Filipinos are widely recognized for their resilient character following the numerous natural disasters that hit the country in the last 10 years. Super Typhoon Yolanda two years ago further magnified this innate quality among Filipinos. International humanitarian workers were amazed of the Filipinos’ ability to afford a smile, share laughter or even crack jokes in the midst of dire situations or loss of lives and properties after disasters.
A family in the far-flung island of Higantes located in Northern Iloilo’s last municipality of Carles recounted how they shared laughter and later tears of joy after coming out of the cave where they sought shelter from Typhoon Yolanda. “There were numerous families from our community that rushed to the cave to sought shelter at the height of Typhoon Yolanda,” shared Remrod Magallanes during the peer-to-peer session conducted in the island and initiated by UP-Visayas Foundation under the Scaling-Up Resilience in Governance (SURGE) Project in October 2015.
Marina Arnado, on the other hand, also a resident of the island community, decided to direct her family in the nearby building for protection against the storm surge as she narrated how they frightened they were then as they come face-to-face with the killer typhoon. They all came out after the storm surge and saw the vast area destroyed including their house and with their belongings and clothes scattered all over the place.
Unimaginable as it may seem, but the affected family’s first reaction was to laugh upon the thought that they had survived the strongest typhoon by far recorded in history. They started calling each other’s names to check if other members of the community were fine and begun picking up things around them in the midst of doubts that hover over their minds, thinking of how they can rebuild their home again.
Manang Marina, as she is popularly called in the island, further shared how happy they were to have survived. “We cannot explain our laughter, but for sure it released all the fear and uncertainty in our hearts and offered us the needed energy to move and collect ourselves again in order to move forward,” she said.
What the affected families experienced and how they responded on the circumstances was, unbeknownst to them, something described as resiliency, or the ability to absorb, successfully adapt or recover from adverse events like typhoons or disasters.
Stories like these are aplenty in the Philippines as impacts from typhoons had become a permanent feature, especially for communities residing along coastal communities and within small islands along the typhoon corridor. These community resiliency actions – from planning, preparations, and recovery – especially on typhoons, are gradually and formally institutionalized in DRR-CCA practices.
Berse recognized that the concept of resilience is not new. In the academia, he explained by citing different studies from experts, that resilience emerged as a fusion of ideas from multiple disciplinary traditions which includes ecosystems stability, engineering infrastructure, psychology, behavioral science and disaster risk reduction.
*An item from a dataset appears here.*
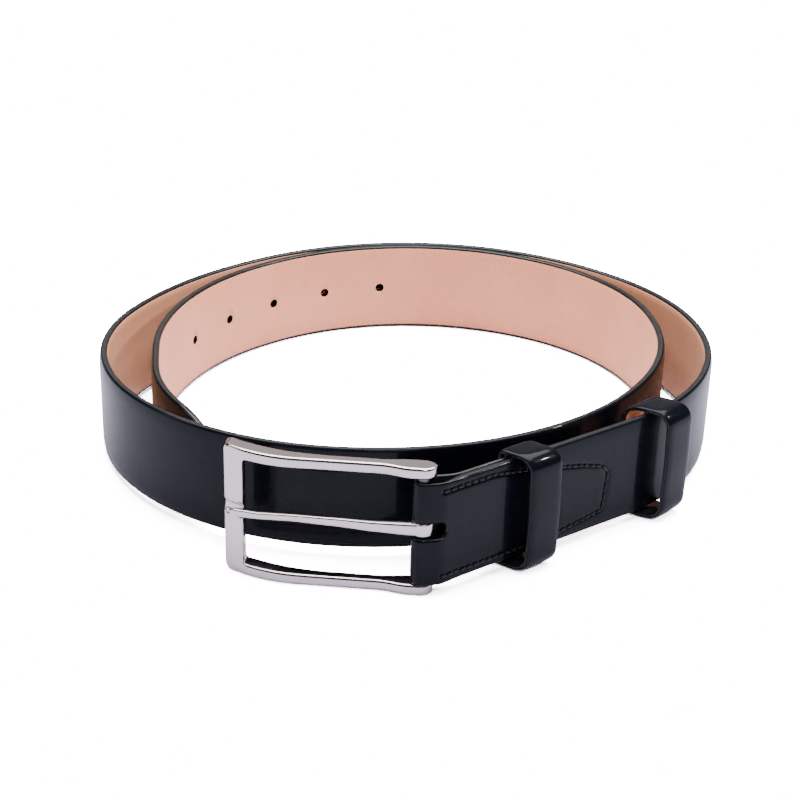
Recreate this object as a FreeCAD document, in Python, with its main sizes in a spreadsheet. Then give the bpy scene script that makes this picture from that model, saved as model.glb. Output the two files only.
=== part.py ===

Today, resilience is a widely-used term to describe the concept from its definition especially among practitioners and scholars of DRRM-CCA. In 2010, the Institute for Development Studies called resilience as a practice that undergoes “renaissance” noting the use of the term in the context of discussion, policies and programming around DRR-CCA.
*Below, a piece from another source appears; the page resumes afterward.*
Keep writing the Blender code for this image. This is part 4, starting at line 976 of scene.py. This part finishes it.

According to Berse, it is also acknowledged that resilience is also evolving from theory into policy and practice as demonstrated by the appropriation of support by bilateral and multilateral donor organizations into resilience initiatives worldwide.
The development of resilience as a concept and practice are likewise increasing and becoming widely accepted. The concept is becoming more mainstreamed, observed Berse.
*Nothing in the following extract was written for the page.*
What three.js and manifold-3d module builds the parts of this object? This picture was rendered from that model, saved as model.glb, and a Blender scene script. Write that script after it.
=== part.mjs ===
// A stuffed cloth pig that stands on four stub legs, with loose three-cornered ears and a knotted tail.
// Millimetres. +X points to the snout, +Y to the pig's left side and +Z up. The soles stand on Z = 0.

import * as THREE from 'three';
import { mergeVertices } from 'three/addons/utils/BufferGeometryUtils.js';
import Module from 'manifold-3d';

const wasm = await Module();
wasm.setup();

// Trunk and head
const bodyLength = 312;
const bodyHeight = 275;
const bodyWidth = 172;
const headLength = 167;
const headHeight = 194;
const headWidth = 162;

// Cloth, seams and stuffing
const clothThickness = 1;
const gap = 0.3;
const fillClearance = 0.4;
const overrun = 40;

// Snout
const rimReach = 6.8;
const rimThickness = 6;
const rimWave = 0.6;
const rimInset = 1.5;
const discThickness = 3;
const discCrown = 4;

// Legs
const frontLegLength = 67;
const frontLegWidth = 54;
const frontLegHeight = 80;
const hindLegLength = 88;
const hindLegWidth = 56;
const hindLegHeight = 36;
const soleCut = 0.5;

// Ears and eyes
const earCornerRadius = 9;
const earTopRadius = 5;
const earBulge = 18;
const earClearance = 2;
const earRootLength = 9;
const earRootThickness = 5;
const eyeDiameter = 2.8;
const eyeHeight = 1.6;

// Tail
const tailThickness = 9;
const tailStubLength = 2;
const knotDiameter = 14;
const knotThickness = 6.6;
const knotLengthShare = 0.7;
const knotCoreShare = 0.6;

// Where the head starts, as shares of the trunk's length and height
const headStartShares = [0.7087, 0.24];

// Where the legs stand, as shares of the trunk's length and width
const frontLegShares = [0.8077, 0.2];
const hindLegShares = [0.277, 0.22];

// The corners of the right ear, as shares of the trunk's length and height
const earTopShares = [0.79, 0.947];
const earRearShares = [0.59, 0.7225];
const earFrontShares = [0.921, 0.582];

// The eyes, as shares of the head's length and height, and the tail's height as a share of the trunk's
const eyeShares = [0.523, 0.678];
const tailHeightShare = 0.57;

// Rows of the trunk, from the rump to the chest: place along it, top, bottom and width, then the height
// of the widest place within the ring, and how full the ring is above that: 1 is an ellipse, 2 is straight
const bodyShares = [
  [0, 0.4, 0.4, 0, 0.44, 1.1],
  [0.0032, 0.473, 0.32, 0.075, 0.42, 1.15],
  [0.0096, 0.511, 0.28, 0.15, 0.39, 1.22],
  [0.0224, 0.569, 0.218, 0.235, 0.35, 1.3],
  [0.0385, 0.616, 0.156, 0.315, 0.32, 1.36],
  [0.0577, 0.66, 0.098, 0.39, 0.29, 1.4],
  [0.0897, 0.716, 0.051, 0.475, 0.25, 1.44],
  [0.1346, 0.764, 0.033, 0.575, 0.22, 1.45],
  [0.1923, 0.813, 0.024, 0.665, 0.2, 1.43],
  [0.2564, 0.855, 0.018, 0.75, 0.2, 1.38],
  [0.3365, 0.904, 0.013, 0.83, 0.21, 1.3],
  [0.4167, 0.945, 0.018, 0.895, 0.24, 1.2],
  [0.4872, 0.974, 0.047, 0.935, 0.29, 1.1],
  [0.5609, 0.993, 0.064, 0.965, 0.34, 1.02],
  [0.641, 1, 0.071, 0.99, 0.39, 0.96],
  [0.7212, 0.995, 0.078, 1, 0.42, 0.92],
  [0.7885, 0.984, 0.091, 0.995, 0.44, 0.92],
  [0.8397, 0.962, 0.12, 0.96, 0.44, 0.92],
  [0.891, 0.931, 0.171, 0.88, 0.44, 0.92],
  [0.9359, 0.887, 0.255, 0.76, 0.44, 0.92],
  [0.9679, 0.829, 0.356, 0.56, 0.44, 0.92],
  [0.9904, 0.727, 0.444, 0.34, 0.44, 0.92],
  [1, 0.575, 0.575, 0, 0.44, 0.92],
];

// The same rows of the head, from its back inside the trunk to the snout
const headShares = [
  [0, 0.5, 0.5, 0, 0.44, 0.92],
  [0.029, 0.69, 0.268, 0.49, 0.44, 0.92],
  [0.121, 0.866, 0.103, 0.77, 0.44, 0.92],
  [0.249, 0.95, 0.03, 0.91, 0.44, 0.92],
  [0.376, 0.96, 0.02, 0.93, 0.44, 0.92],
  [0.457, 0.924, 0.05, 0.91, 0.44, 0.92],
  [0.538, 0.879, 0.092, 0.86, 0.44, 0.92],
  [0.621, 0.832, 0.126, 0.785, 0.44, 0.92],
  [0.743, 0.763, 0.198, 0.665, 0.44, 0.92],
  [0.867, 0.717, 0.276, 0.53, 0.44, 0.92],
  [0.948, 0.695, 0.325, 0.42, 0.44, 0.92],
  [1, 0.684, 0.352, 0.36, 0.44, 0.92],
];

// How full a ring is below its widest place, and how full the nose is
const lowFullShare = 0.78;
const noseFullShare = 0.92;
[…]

This is best illustrated by the appropriation of resilience in the international disaster regime which started in the Hyogo Framework for Action 2005-2015: Building Resilience of Nations and Communities to Disasters. It is the first and only document where the term itself is part of the longer document title, explained Berse.
Substantially, the Hyogo Framework catapulted resilience as a priority for action and makes resilience as an outcome by stating the use of knowledge, innovation and education to build a culture of safety and resilience at all levels, especially in developing countries.
Resilience in the international arena
For scientists and observers of the development of DRR and CCA in international discussions, resilience is an emerging rock star, said Berse, for it has occupied centerstage in being repeatedly mentioned not only in the Hyogo Framework, but also in the Sendai Framework which was adopted in March 2015.
It can also be seen in the Addis Ababa Action Plan for Financing Development, the outcome document of the Third International Conference on Financing Development held in Ethiopia in July 2015. Resilience also became integral in the 2030 Agenda for Sustainable Development as embodied in the Sustainable Development Goals, a set of targets that succeeded the Millennium Development Goals.
These developments on resilience is anticipated to gather significance in the upcoming C0P21 in Paris and it will for sure be carried beyond this year’s events especially in the World Humanitarian Summit on May 2016.